» What the task requires
Print the lines of the data, starting with the first, up to and including the line where "of its creases." appears.

» Information shown
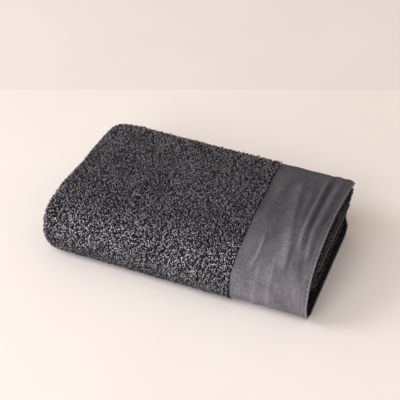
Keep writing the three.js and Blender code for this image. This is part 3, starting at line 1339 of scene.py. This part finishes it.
    def cloth(self) -> bpy.types.Object:
        """The band's sheet, marked with how raised or sunk it is for the wear of its creases.

        Returns:
            The object.
        """
        hem, stations = self.columns()[None], self.stations()[:, None]
        across = self.across_of(stations)
        relief = self.relief(hem, across)
        outer = LAYOUT.place(self.length_at(hem, across), self.outer_depth - relief / LAYER_MM, stations)
        sunk = self.inner_depth - np.minimum(relief, 0) / LAYER_MM
        inner_x = self.length_at(np.maximum(hem, self.rim_width), across)
        inner = LAYOUT.place(inner_x, np.minimum(sunk, self.deepest_inner), stations)
        rim = np.exp(-hem / self.rim_width)[..., None]
        middle = (outer + inner) / 2
        outer, inner = (mix(face, middle, share * rim) for face, share in zip((outer, inner), self.rim_close))
        worn = np.clip((relief - self.hem_rise * (hem < self.hem_width)) / self.worn_height, -1, 1)
        marks = {"crease": np.concatenate([worn, np.zeros_like(worn)], axis=1).ravel()}
        return folded_sheet("woven_band", np.concatenate([outer, inner[:, ::-1]], axis=1), self.frame, marks)

    def stitch_starts(self) -> Array:
        """Where each stitch begins, as distances from the far edge."""
        end = self.across_of(LAYOUT.fold_end)
        return np.arange(self.stitch_first, end - self.stitch_length, self.stitch_pitch)

    def topstitch(self) -> bpy.types.Object:
        """The stitches along the hem.

        Returns:
            The object.
        """
        starts, rng = self.stitch_starts(), np.random.default_rng(7)
        share = np.linspace(-0.5, 0.5, self.stitch_rings)
        across = starts[:, None] + self.stitch_length * (0.5 + share)
        aside = rng.uniform(-self.stitch_wander, self.stitch_wander, len(starts))
        hem = self.stitch_from_hem + aside[:, None] + self.stitch_slant * share
        lift = self.stitch_rise * (1 - (2 * share) ** 4) - self.stitch_sink
        centre = self.surface(hem, across)
        normal = unit(self.surface(hem, across, 1.0) - centre)
        heading = unit(np.gradient(centre, axis=1))
        side = unit(np.cross(heading, normal))
        centre = centre + normal * lift[:, None]
        thin = self.stitch_radius * np.sqrt(1 - self.stitch_taper * (2 * share) ** 2)[:, None]
        points, faces = tubes_round(centre, side, normal, thin, self.stitch_sides)
        return mesh_object("hem_topstitch", self.frame.metres(points), faces, {})

    def needle_holes(self) -> bpy.types.Object:
        """The dark hole at each end of each stitch.

        Returns:
            The object.
        """
        starts, end = self.stitch_starts(), self.across_of(LAYOUT.fold_end)
        centres = np.concatenate([starts - self.hole_gap, starts + self.stitch_length + self.hole_gap])
        angle = 2 * math.pi * np.arange(self.hole_sides)[None] / self.hole_sides
        reach = self.hole_radius * self.hole_squash
        hem = self.stitch_from_hem + self.hole_out + reach * np.cos(angle)
        across = np.clip(centres[:, None] + self.hole_radius * np.sin(angle), 0, end)
        rim = self.surface(hem, across, self.hole_lift).reshape(-1, 3)
        faces = np.arange(len(rim)).reshape(-1, self.hole_sides)
        return mesh_object("needle_holes", self.frame.metres(rim), faces, {})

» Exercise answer
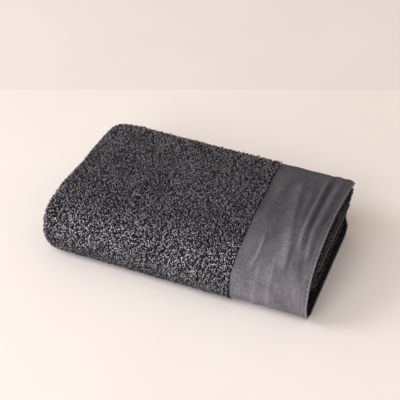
Keep writing the three.js and Blender code for this image. This is part 3, starting at line 1339 of scene.py. This part finishes it.
    def cloth(self) -> bpy.types.Object:
        """The band's sheet, marked with how raised or sunk it is for the wear of its creases.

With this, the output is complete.